Are you the type to be hesitant to charge gadgets from a public charger, like the ones that come to your airplane seat? Apple’s first beta of the just-announced macOS 13 Ventura includes a feature apparently designed to address fears of tampering. It will make USB-C and Thunderbolt accessories explicitly ask your permission before you can communicate with MacBooks powered by Apple’s M1 or M2 chips.
Here’s the full description of the feature in Apple’s release notes:
On Mac laptops with Apple silicon, new USB and Thunderbolt accessories require user approval before the accessory can communicate with macOS for wired connections directly to the USB-C port. This does not apply to power adapters, standalone displays, or connections to an approved hub. Devices can still charge if you choose Don’t Allow.

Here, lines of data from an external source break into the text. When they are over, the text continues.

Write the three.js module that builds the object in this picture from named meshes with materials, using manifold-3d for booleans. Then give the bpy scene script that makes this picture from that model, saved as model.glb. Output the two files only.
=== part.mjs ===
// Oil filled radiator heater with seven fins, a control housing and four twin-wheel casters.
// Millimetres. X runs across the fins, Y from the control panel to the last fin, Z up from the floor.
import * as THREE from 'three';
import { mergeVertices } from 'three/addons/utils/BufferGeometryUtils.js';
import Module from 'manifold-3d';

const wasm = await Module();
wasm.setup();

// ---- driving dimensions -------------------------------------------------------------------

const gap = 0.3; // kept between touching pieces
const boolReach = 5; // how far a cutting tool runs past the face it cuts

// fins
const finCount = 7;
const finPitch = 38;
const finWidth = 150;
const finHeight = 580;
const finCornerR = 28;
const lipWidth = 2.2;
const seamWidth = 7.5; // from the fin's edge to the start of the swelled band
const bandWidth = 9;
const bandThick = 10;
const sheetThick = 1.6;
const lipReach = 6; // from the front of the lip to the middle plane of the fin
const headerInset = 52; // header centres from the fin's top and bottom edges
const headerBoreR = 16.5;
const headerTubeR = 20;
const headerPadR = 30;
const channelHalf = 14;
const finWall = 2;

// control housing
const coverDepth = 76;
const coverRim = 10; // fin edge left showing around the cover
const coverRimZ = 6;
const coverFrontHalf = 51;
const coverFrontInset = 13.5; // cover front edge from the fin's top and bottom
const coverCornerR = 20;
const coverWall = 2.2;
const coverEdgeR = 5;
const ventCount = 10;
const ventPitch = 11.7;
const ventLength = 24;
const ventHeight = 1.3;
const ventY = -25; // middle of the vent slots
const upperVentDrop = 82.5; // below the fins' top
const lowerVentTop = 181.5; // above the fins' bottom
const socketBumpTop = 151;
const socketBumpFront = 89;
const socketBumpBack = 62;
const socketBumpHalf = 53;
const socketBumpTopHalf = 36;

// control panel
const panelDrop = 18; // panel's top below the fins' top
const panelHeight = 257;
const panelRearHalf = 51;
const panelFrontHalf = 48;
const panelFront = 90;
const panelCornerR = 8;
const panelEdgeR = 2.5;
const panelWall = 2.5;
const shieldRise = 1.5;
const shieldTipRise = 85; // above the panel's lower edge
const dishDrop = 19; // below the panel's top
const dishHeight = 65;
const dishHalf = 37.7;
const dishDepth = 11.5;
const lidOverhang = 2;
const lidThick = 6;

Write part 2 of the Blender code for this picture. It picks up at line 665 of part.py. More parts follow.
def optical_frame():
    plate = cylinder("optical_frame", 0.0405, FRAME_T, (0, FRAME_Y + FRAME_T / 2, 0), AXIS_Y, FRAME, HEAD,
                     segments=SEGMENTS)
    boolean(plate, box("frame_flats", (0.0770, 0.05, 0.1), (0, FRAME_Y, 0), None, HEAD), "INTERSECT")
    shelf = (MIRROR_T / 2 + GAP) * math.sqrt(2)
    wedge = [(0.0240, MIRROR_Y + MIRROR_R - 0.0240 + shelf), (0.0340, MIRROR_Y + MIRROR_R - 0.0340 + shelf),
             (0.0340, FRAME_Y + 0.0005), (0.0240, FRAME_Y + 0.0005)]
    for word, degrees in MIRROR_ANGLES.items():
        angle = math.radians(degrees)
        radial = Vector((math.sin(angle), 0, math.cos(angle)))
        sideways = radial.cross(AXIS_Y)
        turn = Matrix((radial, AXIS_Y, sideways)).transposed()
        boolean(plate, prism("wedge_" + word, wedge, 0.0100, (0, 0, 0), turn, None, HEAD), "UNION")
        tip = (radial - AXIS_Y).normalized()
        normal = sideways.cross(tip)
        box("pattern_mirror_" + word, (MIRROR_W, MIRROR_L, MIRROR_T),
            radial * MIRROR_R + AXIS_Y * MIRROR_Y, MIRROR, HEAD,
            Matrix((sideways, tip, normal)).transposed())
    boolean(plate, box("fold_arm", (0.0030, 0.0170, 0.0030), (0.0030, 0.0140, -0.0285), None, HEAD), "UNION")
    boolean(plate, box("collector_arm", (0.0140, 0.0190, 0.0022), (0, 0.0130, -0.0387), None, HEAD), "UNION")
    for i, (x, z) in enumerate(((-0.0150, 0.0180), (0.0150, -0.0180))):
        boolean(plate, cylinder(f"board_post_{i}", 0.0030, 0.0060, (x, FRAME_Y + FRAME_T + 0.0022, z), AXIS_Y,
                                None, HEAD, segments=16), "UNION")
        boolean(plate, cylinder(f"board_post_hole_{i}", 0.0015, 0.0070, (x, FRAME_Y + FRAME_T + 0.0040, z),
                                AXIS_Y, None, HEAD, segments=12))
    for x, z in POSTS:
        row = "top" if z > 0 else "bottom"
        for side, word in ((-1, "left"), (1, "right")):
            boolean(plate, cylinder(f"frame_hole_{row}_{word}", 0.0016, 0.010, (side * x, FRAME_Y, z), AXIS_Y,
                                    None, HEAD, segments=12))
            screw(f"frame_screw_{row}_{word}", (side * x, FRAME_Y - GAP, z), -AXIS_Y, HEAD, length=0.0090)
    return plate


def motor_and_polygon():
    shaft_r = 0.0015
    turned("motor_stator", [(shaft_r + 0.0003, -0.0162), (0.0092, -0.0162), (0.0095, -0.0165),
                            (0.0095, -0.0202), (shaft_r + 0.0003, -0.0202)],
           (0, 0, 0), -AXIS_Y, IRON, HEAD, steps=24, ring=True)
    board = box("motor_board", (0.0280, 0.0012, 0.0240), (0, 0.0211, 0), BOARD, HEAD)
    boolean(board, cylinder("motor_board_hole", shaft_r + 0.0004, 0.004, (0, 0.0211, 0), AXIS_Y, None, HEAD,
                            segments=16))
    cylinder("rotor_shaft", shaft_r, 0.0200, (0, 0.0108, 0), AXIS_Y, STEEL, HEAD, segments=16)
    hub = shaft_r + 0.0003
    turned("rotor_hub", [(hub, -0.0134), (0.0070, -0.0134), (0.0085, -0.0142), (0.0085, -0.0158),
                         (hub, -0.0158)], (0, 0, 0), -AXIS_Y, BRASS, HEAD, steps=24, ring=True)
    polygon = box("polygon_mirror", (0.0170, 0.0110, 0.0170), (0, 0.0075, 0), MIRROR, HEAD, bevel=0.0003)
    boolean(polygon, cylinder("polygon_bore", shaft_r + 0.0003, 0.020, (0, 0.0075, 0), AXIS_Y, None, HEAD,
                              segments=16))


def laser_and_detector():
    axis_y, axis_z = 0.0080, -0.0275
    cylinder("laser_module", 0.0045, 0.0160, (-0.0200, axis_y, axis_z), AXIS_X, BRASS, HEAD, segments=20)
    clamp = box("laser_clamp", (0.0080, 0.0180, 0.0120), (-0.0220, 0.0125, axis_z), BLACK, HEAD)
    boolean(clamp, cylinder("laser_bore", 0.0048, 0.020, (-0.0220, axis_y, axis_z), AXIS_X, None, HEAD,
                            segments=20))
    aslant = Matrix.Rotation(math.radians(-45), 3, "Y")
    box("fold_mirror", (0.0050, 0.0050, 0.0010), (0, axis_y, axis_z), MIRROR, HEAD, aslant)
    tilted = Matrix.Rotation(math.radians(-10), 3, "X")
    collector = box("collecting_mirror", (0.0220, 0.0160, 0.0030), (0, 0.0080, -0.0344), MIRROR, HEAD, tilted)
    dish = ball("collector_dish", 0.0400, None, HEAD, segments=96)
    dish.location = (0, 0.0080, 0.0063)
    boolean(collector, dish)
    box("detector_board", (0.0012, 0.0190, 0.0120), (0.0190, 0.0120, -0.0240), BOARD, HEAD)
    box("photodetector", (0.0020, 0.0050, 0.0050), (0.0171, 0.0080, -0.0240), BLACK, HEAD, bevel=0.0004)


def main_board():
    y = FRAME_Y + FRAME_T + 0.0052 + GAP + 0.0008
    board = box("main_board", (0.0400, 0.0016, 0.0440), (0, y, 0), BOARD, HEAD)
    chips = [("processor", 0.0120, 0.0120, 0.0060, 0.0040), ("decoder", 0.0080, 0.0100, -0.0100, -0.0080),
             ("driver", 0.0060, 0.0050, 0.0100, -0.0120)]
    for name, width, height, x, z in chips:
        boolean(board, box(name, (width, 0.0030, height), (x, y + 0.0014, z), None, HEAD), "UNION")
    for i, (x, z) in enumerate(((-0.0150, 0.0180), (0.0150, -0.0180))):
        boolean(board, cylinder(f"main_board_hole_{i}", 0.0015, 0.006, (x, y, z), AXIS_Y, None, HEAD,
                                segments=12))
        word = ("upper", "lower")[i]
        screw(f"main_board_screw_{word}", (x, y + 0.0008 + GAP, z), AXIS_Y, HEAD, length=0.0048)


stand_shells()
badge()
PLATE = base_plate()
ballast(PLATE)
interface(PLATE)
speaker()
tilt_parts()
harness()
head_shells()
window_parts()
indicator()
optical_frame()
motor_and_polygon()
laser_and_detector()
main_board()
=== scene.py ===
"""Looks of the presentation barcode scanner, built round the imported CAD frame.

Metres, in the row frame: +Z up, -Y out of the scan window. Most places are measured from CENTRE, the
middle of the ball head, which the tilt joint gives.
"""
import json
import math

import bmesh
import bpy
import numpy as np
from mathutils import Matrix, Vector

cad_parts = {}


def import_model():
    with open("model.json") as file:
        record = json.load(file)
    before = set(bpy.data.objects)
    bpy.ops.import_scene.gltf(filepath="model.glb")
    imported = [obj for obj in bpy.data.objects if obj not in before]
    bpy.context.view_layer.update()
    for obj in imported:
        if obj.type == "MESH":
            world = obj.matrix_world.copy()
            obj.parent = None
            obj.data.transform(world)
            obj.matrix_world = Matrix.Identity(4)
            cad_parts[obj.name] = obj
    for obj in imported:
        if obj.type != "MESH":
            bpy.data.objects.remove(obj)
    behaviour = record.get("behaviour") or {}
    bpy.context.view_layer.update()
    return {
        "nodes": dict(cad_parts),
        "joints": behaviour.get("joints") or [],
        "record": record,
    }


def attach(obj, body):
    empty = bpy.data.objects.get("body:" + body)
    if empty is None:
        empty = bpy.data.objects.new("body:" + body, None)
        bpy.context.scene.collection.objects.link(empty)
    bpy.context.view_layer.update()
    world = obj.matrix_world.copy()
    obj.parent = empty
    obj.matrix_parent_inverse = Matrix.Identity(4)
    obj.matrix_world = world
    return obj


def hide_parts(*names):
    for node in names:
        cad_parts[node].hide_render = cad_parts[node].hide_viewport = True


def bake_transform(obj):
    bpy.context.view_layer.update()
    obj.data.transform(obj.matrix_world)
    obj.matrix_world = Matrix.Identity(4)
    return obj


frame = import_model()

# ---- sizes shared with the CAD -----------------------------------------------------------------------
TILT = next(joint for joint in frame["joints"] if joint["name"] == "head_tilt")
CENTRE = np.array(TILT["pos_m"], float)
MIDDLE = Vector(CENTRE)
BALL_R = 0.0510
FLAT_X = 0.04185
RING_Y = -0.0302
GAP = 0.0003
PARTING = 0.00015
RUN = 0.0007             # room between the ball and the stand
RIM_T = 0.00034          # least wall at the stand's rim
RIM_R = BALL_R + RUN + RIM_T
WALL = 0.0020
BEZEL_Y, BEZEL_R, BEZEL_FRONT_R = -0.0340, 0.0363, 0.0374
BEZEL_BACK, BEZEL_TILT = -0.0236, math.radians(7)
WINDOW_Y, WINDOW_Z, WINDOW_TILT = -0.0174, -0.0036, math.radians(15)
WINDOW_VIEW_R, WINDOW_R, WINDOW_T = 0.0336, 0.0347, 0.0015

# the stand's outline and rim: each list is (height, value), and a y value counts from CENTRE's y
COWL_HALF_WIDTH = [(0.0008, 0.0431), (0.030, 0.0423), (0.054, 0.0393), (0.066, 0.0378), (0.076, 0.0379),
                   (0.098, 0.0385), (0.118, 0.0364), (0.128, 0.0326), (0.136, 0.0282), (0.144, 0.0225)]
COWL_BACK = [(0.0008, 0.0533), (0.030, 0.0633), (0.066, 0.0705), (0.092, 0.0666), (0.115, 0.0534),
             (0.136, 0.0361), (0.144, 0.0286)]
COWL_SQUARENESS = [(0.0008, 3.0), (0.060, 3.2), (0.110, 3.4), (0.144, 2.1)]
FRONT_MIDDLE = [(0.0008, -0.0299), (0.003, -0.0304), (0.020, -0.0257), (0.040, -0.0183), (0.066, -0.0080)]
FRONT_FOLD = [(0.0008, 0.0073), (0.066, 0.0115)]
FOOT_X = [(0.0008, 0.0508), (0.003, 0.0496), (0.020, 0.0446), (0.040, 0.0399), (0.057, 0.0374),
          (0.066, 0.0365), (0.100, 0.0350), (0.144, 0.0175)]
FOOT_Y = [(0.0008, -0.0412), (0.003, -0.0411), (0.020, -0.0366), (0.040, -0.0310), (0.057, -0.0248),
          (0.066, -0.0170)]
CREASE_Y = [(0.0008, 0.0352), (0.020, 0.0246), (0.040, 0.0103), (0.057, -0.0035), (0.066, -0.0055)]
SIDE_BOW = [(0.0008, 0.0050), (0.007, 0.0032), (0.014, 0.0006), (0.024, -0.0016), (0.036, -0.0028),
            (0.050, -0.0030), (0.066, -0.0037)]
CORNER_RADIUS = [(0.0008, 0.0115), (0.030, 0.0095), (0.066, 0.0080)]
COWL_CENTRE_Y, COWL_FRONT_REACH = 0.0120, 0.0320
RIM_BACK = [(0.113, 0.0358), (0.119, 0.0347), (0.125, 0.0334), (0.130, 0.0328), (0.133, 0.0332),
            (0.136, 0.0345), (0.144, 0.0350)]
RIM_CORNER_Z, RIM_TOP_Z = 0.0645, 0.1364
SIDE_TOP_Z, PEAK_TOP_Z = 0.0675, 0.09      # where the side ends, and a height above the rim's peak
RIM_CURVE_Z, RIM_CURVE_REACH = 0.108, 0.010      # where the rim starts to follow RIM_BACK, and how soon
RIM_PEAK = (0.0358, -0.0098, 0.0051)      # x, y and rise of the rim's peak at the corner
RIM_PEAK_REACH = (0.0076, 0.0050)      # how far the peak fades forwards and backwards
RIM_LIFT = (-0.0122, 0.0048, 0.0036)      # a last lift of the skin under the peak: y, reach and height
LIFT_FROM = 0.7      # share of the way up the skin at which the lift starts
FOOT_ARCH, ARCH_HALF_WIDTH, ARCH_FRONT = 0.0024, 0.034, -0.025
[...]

You can change the security configuration in System Settings > Security & Privacy > Security. The initial configuration is Request New Accessories. Configuring Accessibility Switch Control sets the policy to always allow the use of accessories. Approved devices can connect to a locked Mac for up to three days.
Accessories attached when updating software from earlier versions of macOS are automatically allowed. New accessories attached before the Mac restarts may enumerate and work, but won’t be remembered until they’re attached to an unlocked Mac and explicitly trusted.
I’ve read it several times now, and I don’t see any obvious downside. Your MacBooks will still charge just fine, they’ll still connect to external displays, and you can turn everything off if you don’t want to be disturbed. Apple isn’t trying to create a new certification here – you’re in control. It appears to be just added protection against potentially harmful or non-compliant USB gadgets, both of which are real things and at least one of which has damaged MacBooks in the recent past.
This may be a more realistic solution than the one launched by the USB Implementers Forum in 2019 (pdf), which required companies to adopt a “USB Type-C Authentication Program” that gave each USB device an encrypted certificate to verify their identity and confirm their abilities.
Apple’s solution may not necessarily stop “USB Killer” gadgets, which attempt to fry computers by overloading their USB ports with too much electricity. “Inappropriate power” was one of the problems that the idea of USB-IF tried to combat.
Speaking of USB-C power, it’s officially ready for a big boost: the first 240W USB-C PD cables broke recently, and we’re looking forward to the chargers, laptops and power banks that could accompany them.